As maiores plataformas asiáticas de bens de consumo no Brasil são Shopee, Temu, Shein e AliExpress.

Questionada sobre eventuais efeitos no Brasil, a Shein não respondeu as perguntas enviadas e disse que se manifestaria por meio da Amobitec, associação de mobilidade e tecnologia.

A Amobitec afirma que é muito cedo para fazer avaliações de impactos. Diz, porém, que não pode afirmar que haverá redirecionamento, já que é a demanda que define a venda e que impostos no Brasil são mais altos que em outros mercados, e isso pode não alterar o atual cenário.
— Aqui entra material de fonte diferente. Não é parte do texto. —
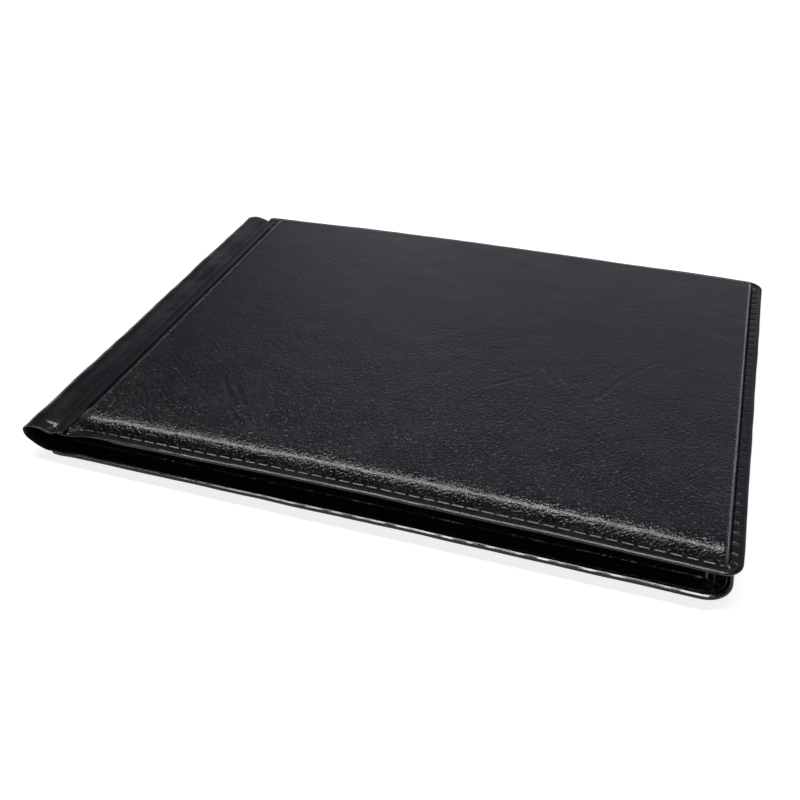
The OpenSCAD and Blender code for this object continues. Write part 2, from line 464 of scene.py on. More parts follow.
def film_material(name, welds):
    """Clear glossy film; welds adds the frosted lines pressed between the pockets."""
    s = Shader(name)
    haze = s.noise(0.05, 3, 0.5).outputs["Fac"]
    scratch = s.noise(0.8, 2, 0.6, where=s.vector("MULTIPLY", s.mm, (0.05, 1.0, 1.0)))
    marks = s.spread(scratch.outputs["Fac"], 0.62, 0.68, 0.0, 1.0)
    alpha = s.spread(haze, 0.3, 0.7, *FILM_ALPHA)
    roughness = s.math("ADD", s.math("MULTIPLY", marks, 0.12), FILM_ROUGH)
    if welds:
        line = weld_lines(s)
        alpha = s.math("ADD", alpha, s.math("MULTIPLY", line, WELD_ALPHA))
        roughness = s.math("ADD", roughness, s.math("MULTIPLY", line, WELD_ROUGH))
        s.connect(Normal=s.bump(line, WELD_DEPTH))
    s.connect(Alpha=alpha, Roughness=roughness)
    s.fix(Base_Color=FILM_TINT, IOR=1.45)
    return s.material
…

“Não podemos perder de vista que a tributação no Brasil sobre compras […] segue sendo a mais alta do mundo”, diz a entidade, muito superior a de outros países, inclusive dos EUA. “Assim o anúncio não parece ser um fator que irá alterar o volume atual do comércio internacional”

As empresas AliExpress, Shopee e Temu não se manifestaram.

Para o diretor de uma fabricante de fios e malhas de Minas Gerais, há risco de o Brasil ter que lidar com uma “torrencial” invasão de produtos chineses, com a decisão do governo americano.

Questionado se o Brasil já não teria uma certa proteção, já que é uma economia mais fechada que outros países compradores dessas plataformas, o empresário afirma que, mesmo com o imposto de 20% mais o ICMS, os sites asiáticos ainda crescem de forma contínua no Brasil, e mais que as redes nacionais, o que é um estímulo na hora de redirecionar a venda.

Para ter noção do tamanho do impacto desse mercado, a área de alfândega e proteção de fronteiras dos EUA processa mais de 4 milhões de remessas de produtos de até US$ 800 para os EUA a cada dia. No Brasil, segundo a Receita Federal, em 2024 foram cerca de 187 milhões de remessas internacionais, média de 520 mil ao dia.